* [Task to carry out] Reproduce the listing below without any change.

□ □ □

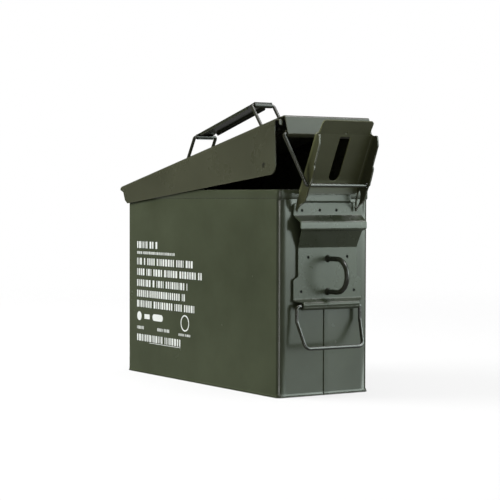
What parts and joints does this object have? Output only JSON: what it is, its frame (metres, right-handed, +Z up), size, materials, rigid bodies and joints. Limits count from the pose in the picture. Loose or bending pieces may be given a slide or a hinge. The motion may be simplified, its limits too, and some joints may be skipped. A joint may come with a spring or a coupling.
{
  "type": "steel storage can",
  "caption": "Painted sheet-steel storage can with a tilting gasketed lid, an over-centre toggle latch, a padlock staple, a folding top handle and a carrying bail on the latch end.",
  "frame": {"origin": "centre of the can's underside, on the surface it stands on", "axes": "+X towards the latch end, -X the hinge end, +Z up; Y is across the can's width"},
  "size_m": [0.304, 0.0968, 0.249],
  "materials": {
    "body": "semi-matt dark olive paint",
    "lid": "semi-matt olive paint, a little lighter than the body",
    "fittings": "semi-matt olive paint, rubbed at the edges",
    "wire": "satin olive paint on round wire",
    "pin": "plain dark steel",
    "gasket": "matt black"
  },
  "bodies": {
    "can": {"body_shell": "body", "bottom_pan": "body", "latch_plate": "body", "padlock_staple": "fittings", "body_hinge_leaf": "body"},
    "hinge_pin": {"hinge_pin": "pin"},
    "lid": {"lid_shell": "lid", "lid_hinge_leaf": "lid", "lid_gasket": "gasket", "gasket_retainer": "body", "handle_clip_front_left": "fittings", "handle_clip_front_right": "fittings", "handle_clip_rear_left": "fittings", "handle_clip_rear_right": "fittings"},
    "latch_lever": {"latch_lever": "fittings"},
    "latch_bail": {"latch_bail": "wire"},
    "carrying_bail": {"carrying_bail": "wire"},
    "handle_grip": {"handle_grip": "fittings"},
    "handle_loop_rear": {"handle_loop_rear": "wire"},
    "handle_loop_front": {"handle_loop_front": "wire"}
  },
  "joints": [
    {"name": "lid_opening", "type": "hinge", "parent": "can", "child": "hinge_pin", "pos_m": [-0.133, 0, 0.17], "axis": [0, -1, 0], "range_deg": [0, 95]},
    {"name": "lid_closing", "type": "hinge", "parent": "hinge_pin", "child": "lid", "pos_m": [-0.133, 0, 0.17], "axis": [0, -1, 0], "range_deg": [-11.6, 0]},
    {"name": "latch_lever_turn", "type": "hinge", "parent": "hinge_pin", "child": "latch_lever", "pos_m": [0.13659, 0, 0.14727], "axis": [0, -1, 0], "range_deg": [-153.62, 0.02]},
    {"name": "latch_bail_turn", "type": "hinge", "parent": "latch_lever", "child": "latch_bail", "pos_m": [0.1478, 0, 0.1746], "axis": [0, -1, 0], "range_deg": [-0.02, 136.4]},
    {"name": "carrying_bail_swing", "type": "hinge", "parent": "can", "child": "carrying_bail", "pos_m": [0.1342, 0.0008, 0.0752], "axis": [0, -1, 0], "range_deg": [0, 85]},
    {"name": "handle_lift", "type": "slide", "parent": "lid", "child": "handle_grip", "axis": [-0.2011, 0, 0.9796], "range_m": [-0.005, 0]},
    {"name": "handle_loop_rear_turn", "type": "hinge", "parent": "lid", "child": "handle_loop_rear", "pos_m": [-0.0824, 0, 0.18855], "axis": [0, -1, 0], "range_deg": [-10.52, 0.02]},
    {"name": "handle_loop_front_turn", "type": "hinge", "parent": "lid", "child": "handle_loop_front", "pos_m": [0.05758, 0, 0.21729], "axis": [0, -1, 0], "range_deg": [-0.02, 14.22]}
  ],
  "couplings": [
    {"joint": "latch_lever_turn", "follows": "lid_closing", "ratio": 13.241},
    {"joint": "latch_bail_turn", "follows": "lid_closing", "ratio": -11.757},
    {"joint": "handle_loop_rear_turn", "follows": "handle_lift", "rad_per_m": 36.652},
    {"joint": "handle_loop_front_turn", "follows": "handle_lift", "rad_per_m": -49.567}
  ]
}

□ □ □

* [Answer in full]
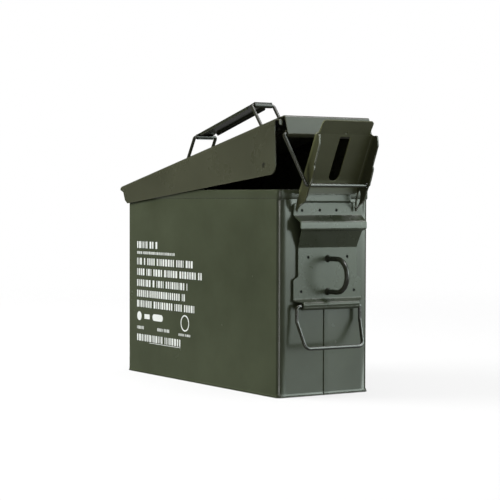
What parts and joints does this object have? Output only JSON: what it is, its frame (metres, right-handed, +Z up), size, materials, rigid bodies and joints. Limits count from the pose in the picture. Loose or bending pieces may be given a slide or a hinge. The motion may be simplified, its limits too, and some joints may be skipped. A joint may come with a spring or a coupling.
{
  "type": "steel storage can",
  "caption": "Painted sheet-steel storage can with a tilting gasketed lid, an over-centre toggle latch, a padlock staple, a folding top handle and a carrying bail on the latch end.",
  "frame": {"origin": "centre of the can's underside, on the surface it stands on", "axes": "+X towards the latch end, -X the hinge end, +Z up; Y is across the can's width"},
  "size_m": [0.304, 0.0968, 0.249],
  "materials": {
    "body": "semi-matt dark olive paint",
    "lid": "semi-matt olive paint, a little lighter than the body",
    "fittings": "semi-matt olive paint, rubbed at the edges",
    "wire": "satin olive paint on round wire",
    "pin": "plain dark steel",
    "gasket": "matt black"
  },
  "bodies": {
    "can": {"body_shell": "body", "bottom_pan": "body", "latch_plate": "body", "padlock_staple": "fittings", "body_hinge_leaf": "body"},
    "hinge_pin": {"hinge_pin": "pin"},
    "lid": {"lid_shell": "lid", "lid_hinge_leaf": "lid", "lid_gasket": "gasket", "gasket_retainer": "body", "handle_clip_front_left": "fittings", "handle_clip_front_right": "fittings", "handle_clip_rear_left": "fittings", "handle_clip_rear_right": "fittings"},
    "latch_lever": {"latch_lever": "fittings"},
    "latch_bail": {"latch_bail": "wire"},
    "carrying_bail": {"carrying_bail": "wire"},
    "handle_grip": {"handle_grip": "fittings"},
    "handle_loop_rear": {"handle_loop_rear": "wire"},
    "handle_loop_front": {"handle_loop_front": "wire"}
  },
  "joints": [
    {"name": "lid_opening", "type": "hinge", "parent": "can", "child": "hinge_pin", "pos_m": [-0.133, 0, 0.17], "axis": [0, -1, 0], "range_deg": [0, 95]},
    {"name": "lid_closing", "type": "hinge", "parent": "hinge_pin", "child": "lid", "pos_m": [-0.133, 0, 0.17], "axis": [0, -1, 0], "range_deg": [-11.6, 0]},
    {"name": "latch_lever_turn", "type": "hinge", "parent": "hinge_pin", "child": "latch_lever", "pos_m": [0.13659, 0, 0.14727], "axis": [0, -1, 0], "range_deg": [-153.62, 0.02]},
    {"name": "latch_bail_turn", "type": "hinge", "parent": "latch_lever", "child": "latch_bail", "pos_m": [0.1478, 0, 0.1746], "axis": [0, -1, 0], "range_deg": [-0.02, 136.4]},
    {"name": "carrying_bail_swing", "type": "hinge", "parent": "can", "child": "carrying_bail", "pos_m": [0.1342, 0.0008, 0.0752], "axis": [0, -1, 0], "range_deg": [0, 85]},
    {"name": "handle_lift", "type": "slide", "parent": "lid", "child": "handle_grip", "axis": [-0.2011, 0, 0.9796], "range_m": [-0.005, 0]},
    {"name": "handle_loop_rear_turn", "type": "hinge", "parent": "lid", "child": "handle_loop_rear", "pos_m": [-0.0824, 0, 0.18855], "axis": [0, -1, 0], "range_deg": [-10.52, 0.02]},
    {"name": "handle_loop_front_turn", "type": "hinge", "parent": "lid", "child": "handle_loop_front", "pos_m": [0.05758, 0, 0.21729], "axis": [0, -1, 0], "range_deg": [-0.02, 14.22]}
  ],
  "couplings": [
    {"joint": "latch_lever_turn", "follows": "lid_closing", "ratio": 13.241},
    {"joint": "latch_bail_turn", "follows": "lid_closing", "ratio": -11.757},
    {"joint": "handle_loop_rear_turn", "follows": "handle_lift", "rad_per_m": 36.652},
    {"joint": "handle_loop_front_turn", "follows": "handle_lift", "rad_per_m": -49.567}
  ]
}